Unfair Dismissal Due to a Disability

Unfair dismissals relating to employee disabilities could result in employers being pursued in lengthy and expensive employment tribunals. As an employer, you may believe that you have a clear-cut case for dismissal – however, you must be careful before making any assumptions. If the case has not been fully investigated, this could result in a successful claim to the employment tribunal. In this case it was found to be an unfair dismissal  due to a disability.

In this article, we look at a case where a high-profile employer unfairly dismissed an employee for an incident relating to a disability.

Asda Stores Ltd v Raymond 


An Asda employee, Mr Raymond, was dismissed for urinating in a loading yard, which was agreed to be unfair and arising from this person’s disability. The employee in question had type 2 diabetes, which was overlooked during the investigation.

Asda was aware that the employee suffered from type 2 diabetes, however, the disciplinary panel did not explore this point in any detail. Instead, Asda’s focus was on “his conduct in the loading yard” which they decided “amounted to a serious breach of health and safety regulations, as well as a serious and wilful neglect of company property”.

When asked by Mr Raymond about the specific policy or provision he had breached, the disciplinary officer responded, “it’s the general policy included in the contract – it’s an illegal act by law, you can be arrested for it unless you’re pregnant”. In response, Mr Raymond explained that he had been “overcome by a desperate and uncontrollable urge to urinate” and then mentioned his diabetes.

When conducting an investigation, employers should be aware of any factors that would be vital in determining the outcome of a case – in this case, a disability that could have a direct effect on the employee’s actions and behaviour which was later found to be an unfair dismissal  due to a disability.

Claiming under s.15 of the Equality Act


Asda decided that the employee had committed an act of gross misconduct. Mr Raymond decided to appeal against his summary dismissal, but he was unsuccessful, so he then brought a claim under s.15 of the Equality Act that his dismissal arose from his disability and was, therefore, an unfair dismissal.

The tribunal noted the following points about the investigating officer:

  • He had not visited the scene of the incident, only viewing CCTV footage;
  • He conducted one interview with Mr Raymond and there was, “no further investigation” (his own words);
  • He had not explored any medical reasons why Mr Raymond had urinated, and he had not obtained any medical evidence.
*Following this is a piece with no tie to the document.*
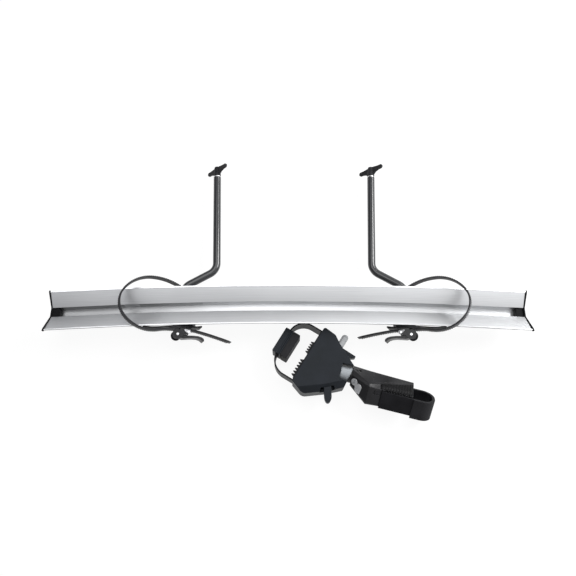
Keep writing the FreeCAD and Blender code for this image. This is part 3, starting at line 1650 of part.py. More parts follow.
def arm_housing():
    """Moulded arm: a neck collar, a flared shoulder with the lock, a ribbed recess and band slots."""
    frame = housing_frame()
    axis = frame.Rotation.multVec(Vector(1, 0, 0))
    whole = fuse("housing_whole", [housing_loft(), housing_collar()])
    socket_length = "Sizes.neck_outset + Sizes.moving_gap"
    socket = cylinder(
        "housing_socket", "Sizes.neck_diameter / 2 + Sizes.fit_gap / 2", socket_length, frame.Base, axis
    )
    tools = [socket]
    slit = size("moving_gap")
    far = 2 * size("housing_front")
    run = "Sizes.housing_end"
    drop = "%.4f" % (far + slit - size("loop_top"))
    front_face = -size("loop_front") + size("loop_thickness") + slit
    step = Vector(size("strand_start") - 2.0, -far, -far)
    tools.append(block("front_step", step, (run, "%.4f" % (far + front_face), drop), frame))
    back_low = size("loop_back") - size("loop_thickness") - slit
    slot = Vector(size("back_strand_start") - 2.0, back_low, -far)
    tools.append(block("back_slot", slot, (run, "Sizes.loop_thickness + 2 * Sizes.moving_gap", drop), frame))
    key_low = Vector(size("key_start") - slit, -far, size("key_top") - size("key_height") - slit)
    key_sides = (
        "Sizes.key_length + 2 * Sizes.moving_gap",
        "%.4f" % (far - size("key_face") + size("key_depth") + size("key_travel")),
        "Sizes.key_height + 2 * Sizes.moving_gap",
    )
    tools.append(block("key_pocket", key_low, key_sides, frame))
    for index in range(5):
        along = size("rib_start") + size("rib_pitch") * index
        sides = ("Sizes.rib_gap", "%.4f" % (far - size("rib_depth")), "%.4f" % far)
        tools.append(block("rib_pocket_%d" % index, Vector(along, -far, -1.0), sides, frame))
    tools.append(panel_shape("panel_seat", size("fit_gap")))
    seat_length = "Sizes.lock_depth + Sizes.lock_diameter"
    tools.append(lock_cylinder("lock_seat", "Sizes.lock_diameter / 2 + Sizes.fit_gap", seat_length, -size("fit_gap")))
    keep(cut("housing_cut", whole, tools), "arm_housing")


def top_frame():
    """Frame on the housing's sloping top face, at the back of the shoulder."""
    run = size("housing_end") - size("housing_shoulder")
    pitch = math.degrees(math.atan2(HOUSING_TOP_FALL, run))
    width = size("housing_front") - 5.0 + size("housing_back")
    lean = math.degrees(math.atan2(HOUSING_RIDGE_FALL, width))
    spot = Vector(size("housing_shoulder"), size("housing_back"), size("housing_top"))
    turn = Rotation(Vector(0, 1, 0), pitch).multiply(Rotation(Vector(1, 0, 0), lean))
    return housing_frame().multiply(Placement(spot, turn))


def panel_shape(name, grow):
    """Rounded three-cornered panel let into the housing's top."""
    body = new_body(name)
    thick = size("panel_thickness")
    first = size("panel_start") - grow
    last = size("panel_start") + size("panel_length") + grow
    high = -size("panel_inset") + grow
    low = -size("panel_inset") - size("panel_width") - grow
    tip = -size("panel_inset") - size("panel_tip") - grow
    drawing = new_sketch(body, "XY_Plane", -thick)
    corners = [(first, (low + high) / 2, 0.0), (first, low, 6.0), (last, tip, 2.5), (last, high, 2.5)]
    draw_rounded(drawing, corners + [(first, high, 6.0)])
    pad(body, drawing, "%.4f" % (thick * (3.0 if grow else 1.0)))
    body.Placement = top_frame()
    return body


def facet_frame(along, height):
    """Frame on the shoulder's slanted front facet, Z pointing out of it."""
    run = size("housing_shoulder") - size("housing_start")
    fall = size("housing_front") - HOUSING_ROOT
    across = -HOUSING_ROOT - (along - size("housing_start")) * fall / run
    turn = math.degrees(math.atan2(fall, run))
    tangent = Rotation(Vector(0, 0, 1), -turn)
    spot = Placement(Vector(along, across, height), tangent)
    upright = Placement(Vector(0, 0, 0), Rotation(Vector(1, 0, 0), 90))
    return housing_frame().multiply(spot).multiply(upright)


def lock_frame():
    return facet_frame(size("lock_along"), size("lock_height"))


def lock_cylinder(name, radius_text, length_text, extra):
    frame = lock_frame()
    axis = frame.Rotation.multVec(Vector(0, 0, 1))
    start = frame.multVec(Vector(0, 0, extra - size("lock_depth")))
    return cylinder(name, radius_text, length_text, start, axis)


def lock_barrel():
    """Round lock with a plain key slot."""
    barrel = lock_cylinder("lock_body", "Sizes.lock_diameter / 2", "Sizes.lock_depth + Sizes.lock_proud", 0.0)
    half = size("lock_diameter") / 3.4
    sides = ("2", "%.4f" % (2 * half), "Sizes.lock_diameter")
    slot = block("key_slot", Vector(-1.0, -half, -1.5), sides, lock_frame())
    keep(cut("lock_cut", barrel, [slot]), "lock_barrel")


def lock_plate():
    """Plain bright plate beside the lock."""
    body = new_body("lock_plate_body")
    drawing = new_sketch(body, "XY_Plane")
    corners = [(0.0, -12.0, 0.0), (7.0, -11.0, 3.0), (8.0, 8.0, 3.0), (-1.0, 10.0, 4.0), (-6.0, -4.0, 4.0)]
    draw_rounded(drawing, corners)
    pad(body, drawing, "Sizes.plate_thickness")
    body.Placement = facet_frame(size("plate_along"), size("plate_height"))
    keep(body, "lock_plate")


def band_loop(name, front, back, end, start_front, start_back, thick, radius, low, high):
    """U-shaped strip from the front wall round the loop's end to the back wall."""
    body = new_body(name)
    drawing = new_sketch(body, "XY_Plane", -low)
    corners = [
        (start_front, -front, 0.0),
        (end, -front, radius),
        (end, back, radius),
        (start_back, back, 0.0),
        (start_back, back - thick, 0.0),
        (end - thick, back - thick, radius - thick),
        (end - thick, thick - front, radius - thick),
        (start_front, thick - front, 0.0),
    ]
    draw_rounded(drawing, corners)
    pad(body, drawing, "%.4f" % (low - high))
    body.Placement = housing_frame()
    return body


def loop_parts():
    front = size("loop_front")
    back = size("loop_back")
    end = size("loop_end")
    low = size("loop_base")
    high = size("loop_top")
    thick = size("loop_thickness")
    radius = size("loop_corner")
    strands = (size("strand_start"), size("back_strand_start"))
    keep(band_loop("loop_body", front, back, end, *strands, thick, radius, low, high), "loop_band")
    cover = size("sleeve_thickness")
    gap = size("moving_gap") / 3
    shell = cover + gap
    start = size("sleeve_start")
    base = size("sleeve_base")
    outer = (front + shell, back + shell, end + shell, start, start)
    sleeve = band_loop("sleeve_body", *outer, cover, radius + shell, base, high)
    keep(sleeve, "loop_sleeve")


def band_release():
    """Sprung key in the housing's front pocket that frees the band."""
    low = Vector(size("key_start"), -size("key_face"), size("key_top") - size("key_height"))
    key = block("release_key", low, ("Sizes.key_length", "Sizes.key_depth", "Sizes.key_height"), housing_frame())
    keep(key, "band_release")


def frame_clamp():
    jaw_shells()
    jaw_grip()
    tension_band()
    clamp_pad()
    jaw_pins()
    jaw_screws()
    tension_lever()
    release_lever()
    release_button()
    arm_neck()
    arm_housing()
    keep(panel_shape("panel_body", 0.0), "top_panel")
    lock_barrel()
    lock_plate()
    loop_parts()
    band_release()


tray_rail()
for side, hand in SIDES:
    end_cap(side, "end_cap_" + hand)
    carriage(side, hand)
frame_clamp()

doc.recompute()

os.makedirs("parts", exist_ok=True)
for item in doc.Objects:
    if "Invalid" in item.State or "Error" in item.State:
        raise RuntimeError("%s failed: %s" % (item.Name, item.State))
for item in NODES:
    if item.Shape.isNull() or not item.Shape.isValid() or not item.Shape.Solids:
        raise RuntimeError("%s has no valid solid" % item.Label)
for item in NODES:
    item.Shape.exportStep("parts/%s.step" % item.Label)
    print("%-24s solids %d volume %.0f" % (item.Label, len(item.Shape.Solids), item.Shape.Volume))
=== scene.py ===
import json
import math

import bmesh
import bpy
from mathutils import Matrix, Vector


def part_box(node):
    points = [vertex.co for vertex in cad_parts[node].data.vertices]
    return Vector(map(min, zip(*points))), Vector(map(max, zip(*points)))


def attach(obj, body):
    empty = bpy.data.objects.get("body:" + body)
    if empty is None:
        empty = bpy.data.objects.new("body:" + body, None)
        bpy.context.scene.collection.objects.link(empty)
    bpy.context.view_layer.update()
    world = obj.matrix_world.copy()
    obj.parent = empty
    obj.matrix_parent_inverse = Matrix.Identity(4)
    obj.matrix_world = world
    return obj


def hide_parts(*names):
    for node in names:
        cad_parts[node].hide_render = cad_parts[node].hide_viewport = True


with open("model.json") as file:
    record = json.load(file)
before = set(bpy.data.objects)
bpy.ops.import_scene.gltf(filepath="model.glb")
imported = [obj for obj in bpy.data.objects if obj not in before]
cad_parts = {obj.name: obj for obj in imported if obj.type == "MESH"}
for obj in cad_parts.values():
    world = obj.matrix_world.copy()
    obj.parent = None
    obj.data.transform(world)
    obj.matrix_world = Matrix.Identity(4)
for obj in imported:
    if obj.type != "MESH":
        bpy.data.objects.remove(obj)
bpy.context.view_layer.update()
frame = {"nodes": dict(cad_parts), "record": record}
nodes = frame["nodes"]
behaviour = frame["record"]["behaviour"]
scene = bpy.context.scene

# Lengths are written in millimetres and made metres by MM, unless a heading says metres
MM = 0.001
SIDE_OF = {"left": -1, "right": 1}
BODY_OF = {node: body for body, members in behaviour["bodies"].items() for node in members}
SLOT_OF = {part["node"]: part["material_slot"] for part in frame["record"]["subparts"]}


# Shader helpers

UNIT = (0.0, 1.0)
FALLING = (1.0, 0.0)
NOISE_BAND = (0.35, 0.65)
NOISE_REACH = (0.3, 0.7)
MIX_MASK = 0
MIX_FIRST = 6
MIX_SECOND = 7
MIX_RESULT = 2


def feed(tree, node, inputs):
    """Feed a node's inputs by label or place: sockets are linked, and numbers, vectors and colours set."""
    for label, source in inputs.items():
        target = node.inputs[label]
        if isinstance(source, bpy.types.NodeSocket):
            tree.links.new(source, target)
        elif target.type == "RGBA":
            target.default_value = (*source, 1.0)
        else:
            target.default_value = source


def node_in(tree, kind, inputs=None, **settings):
    """New node with its settings and what feeds its inputs."""
    made = tree.nodes.new(kind)
    for key, setting in settings.items():
        setattr(made, key, setting)
    feed(tree, made, inputs or {})
    return made


def math_in(tree, operation, first, second=0.0):
    """Result of one Math node over sockets or numbers."""
    return node_in(tree, "ShaderNodeMath", {0: first, 1: second}, operation=operation).outputs["Value"]


def vector_in(tree, operation, inputs, result="Vector"):
    """Result of one Vector Math node."""
    return node_in(tree, "ShaderNodeVectorMath", inputs, operation=operation).outputs[result]


def map_range(tree, source, span, result):
    """A value with its span spread over the result's, and held at both ends."""
    inputs = {"Value": source}
    inputs.update({"From Min": span[0], "From Max": span[1]})
    inputs.update({"To Min": result[0], "To Max": result[1]})
    return node_in(tree, "ShaderNodeMapRange", inputs).outputs["Result"]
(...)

Therefore, in the tribunal’s view, the investigation had not been fair or impartial. The tribunal then noted the following points about the disciplinary hearing and the disciplinary officer:

  • He had relied on the investigating officer’s report;
  • He had not familiarised himself with the specific policy or provision that it was alleged Mr Raymond had breached.
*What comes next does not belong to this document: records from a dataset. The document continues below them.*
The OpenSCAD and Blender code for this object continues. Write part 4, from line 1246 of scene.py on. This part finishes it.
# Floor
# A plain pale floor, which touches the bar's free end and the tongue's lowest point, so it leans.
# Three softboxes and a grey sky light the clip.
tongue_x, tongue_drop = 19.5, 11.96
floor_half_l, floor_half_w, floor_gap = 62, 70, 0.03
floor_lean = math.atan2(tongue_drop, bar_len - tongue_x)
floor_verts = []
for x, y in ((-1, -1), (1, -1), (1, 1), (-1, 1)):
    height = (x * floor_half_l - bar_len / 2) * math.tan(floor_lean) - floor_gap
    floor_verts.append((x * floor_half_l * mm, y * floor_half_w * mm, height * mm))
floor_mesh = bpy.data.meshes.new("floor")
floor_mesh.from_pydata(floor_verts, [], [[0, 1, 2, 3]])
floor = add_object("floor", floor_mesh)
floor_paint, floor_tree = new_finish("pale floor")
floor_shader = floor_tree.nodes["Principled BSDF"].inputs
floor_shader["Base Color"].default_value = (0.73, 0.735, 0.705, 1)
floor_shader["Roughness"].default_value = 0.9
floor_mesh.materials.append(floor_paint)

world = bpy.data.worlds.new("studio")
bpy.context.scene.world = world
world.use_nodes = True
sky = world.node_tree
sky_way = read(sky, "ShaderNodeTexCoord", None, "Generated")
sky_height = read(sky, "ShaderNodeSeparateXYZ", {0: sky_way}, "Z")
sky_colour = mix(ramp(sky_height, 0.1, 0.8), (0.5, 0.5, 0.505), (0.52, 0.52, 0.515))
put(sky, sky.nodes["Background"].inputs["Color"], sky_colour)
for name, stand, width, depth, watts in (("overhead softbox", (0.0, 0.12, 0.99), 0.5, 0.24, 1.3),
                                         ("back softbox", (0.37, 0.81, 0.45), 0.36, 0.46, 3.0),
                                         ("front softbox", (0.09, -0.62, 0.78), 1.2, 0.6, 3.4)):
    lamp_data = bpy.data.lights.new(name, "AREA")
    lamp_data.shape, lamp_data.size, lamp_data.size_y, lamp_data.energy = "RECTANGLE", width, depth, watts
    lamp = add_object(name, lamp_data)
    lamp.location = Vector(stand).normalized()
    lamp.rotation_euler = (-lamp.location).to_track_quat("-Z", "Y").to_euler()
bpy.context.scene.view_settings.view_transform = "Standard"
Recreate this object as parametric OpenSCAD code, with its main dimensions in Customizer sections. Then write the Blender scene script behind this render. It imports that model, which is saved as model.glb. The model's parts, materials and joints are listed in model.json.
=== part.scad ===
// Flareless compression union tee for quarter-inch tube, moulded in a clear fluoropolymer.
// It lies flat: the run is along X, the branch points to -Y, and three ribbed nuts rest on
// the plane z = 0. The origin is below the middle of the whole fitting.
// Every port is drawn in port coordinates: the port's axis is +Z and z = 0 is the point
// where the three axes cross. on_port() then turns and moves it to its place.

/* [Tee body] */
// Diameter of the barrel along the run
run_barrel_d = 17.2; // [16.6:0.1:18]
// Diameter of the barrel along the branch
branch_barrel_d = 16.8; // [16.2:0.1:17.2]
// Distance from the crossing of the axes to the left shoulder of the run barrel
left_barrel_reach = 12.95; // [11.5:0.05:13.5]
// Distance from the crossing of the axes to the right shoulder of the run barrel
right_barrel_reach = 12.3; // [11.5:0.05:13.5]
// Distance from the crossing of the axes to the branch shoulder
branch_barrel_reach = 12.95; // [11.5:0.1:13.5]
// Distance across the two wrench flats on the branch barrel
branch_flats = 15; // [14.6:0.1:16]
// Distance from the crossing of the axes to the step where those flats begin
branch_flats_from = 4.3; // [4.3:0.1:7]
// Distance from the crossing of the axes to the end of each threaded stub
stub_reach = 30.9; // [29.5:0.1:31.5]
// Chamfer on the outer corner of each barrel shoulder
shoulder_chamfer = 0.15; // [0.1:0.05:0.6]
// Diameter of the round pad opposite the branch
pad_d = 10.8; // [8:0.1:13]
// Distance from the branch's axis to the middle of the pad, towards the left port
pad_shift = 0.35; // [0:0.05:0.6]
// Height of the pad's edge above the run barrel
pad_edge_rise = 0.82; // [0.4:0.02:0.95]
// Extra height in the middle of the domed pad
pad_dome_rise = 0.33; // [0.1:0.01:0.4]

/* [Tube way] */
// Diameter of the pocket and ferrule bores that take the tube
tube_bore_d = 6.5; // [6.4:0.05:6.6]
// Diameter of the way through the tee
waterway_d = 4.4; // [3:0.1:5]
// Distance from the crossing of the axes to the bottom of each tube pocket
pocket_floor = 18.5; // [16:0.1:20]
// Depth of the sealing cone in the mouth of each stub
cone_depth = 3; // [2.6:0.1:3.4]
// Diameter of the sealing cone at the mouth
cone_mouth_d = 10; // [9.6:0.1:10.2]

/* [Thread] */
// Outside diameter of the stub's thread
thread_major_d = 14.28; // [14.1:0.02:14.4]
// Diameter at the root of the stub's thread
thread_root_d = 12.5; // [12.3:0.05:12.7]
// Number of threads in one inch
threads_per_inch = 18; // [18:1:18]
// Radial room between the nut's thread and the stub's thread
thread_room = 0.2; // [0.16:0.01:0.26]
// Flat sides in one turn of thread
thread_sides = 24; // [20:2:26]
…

The tribunal concluded that the evidence for Mr Raymond urinating on pallets was not supported and this was a case of unfair dismissal. Each case must be taken on the facts and evidence available; personal views should not be allowed to cloud the judgement of the disciplinary officer.

Disability Discrimination Claim


The tribunal decided that Mr Raymond’s diabetes was the cause of his dilemma on the day of the incident. As Mr Raymond had given a full account of his uncontrollable urge to urinate, the tribunal decided that Mr Raymond’s dismissal “amounted to unfavourable treatment that arose in consequence of his disability”. Asda decided to appeal to The Employment Appeal Tribunal (EAT).

However, the EAT responded by saying that the charge against Mr Raymond was that he had breached health and safety regulations and seriously or wilfully neglected company property, and it was not only about urinating in the yard or on any pallets.

The EAT’s view was that if Asda had been genuinely concerned about a serious breach of regulations, they would have known “what provisions were being breached in order to know how serious the charge was”. Therefore, a critical issue was the lack of any reasonable investigation – Asda had taken “no reasonable care at all” during the disciplinary process. The EAT upheld the tribunal’s ruling that “his dismissal arose from his disability” and dismissed the appeal.

What are the implications for employers?


As an employer, you must be able to show that the misconduct in question was sufficient to justify a dismissal. A fair misconduct dismissal involves carrying out an impartial and thorough investigation.

  • Always fully explore the issue from the claimant’s perspective, as well as obtaining any relevant medical evidence.
  • Take all necessary steps in an investigation, even if this requires a delay to the process – for example, the requirement to obtain a GP report.
  • Ensure that you have followed a reasonable and fair disciplinary procedure at all times.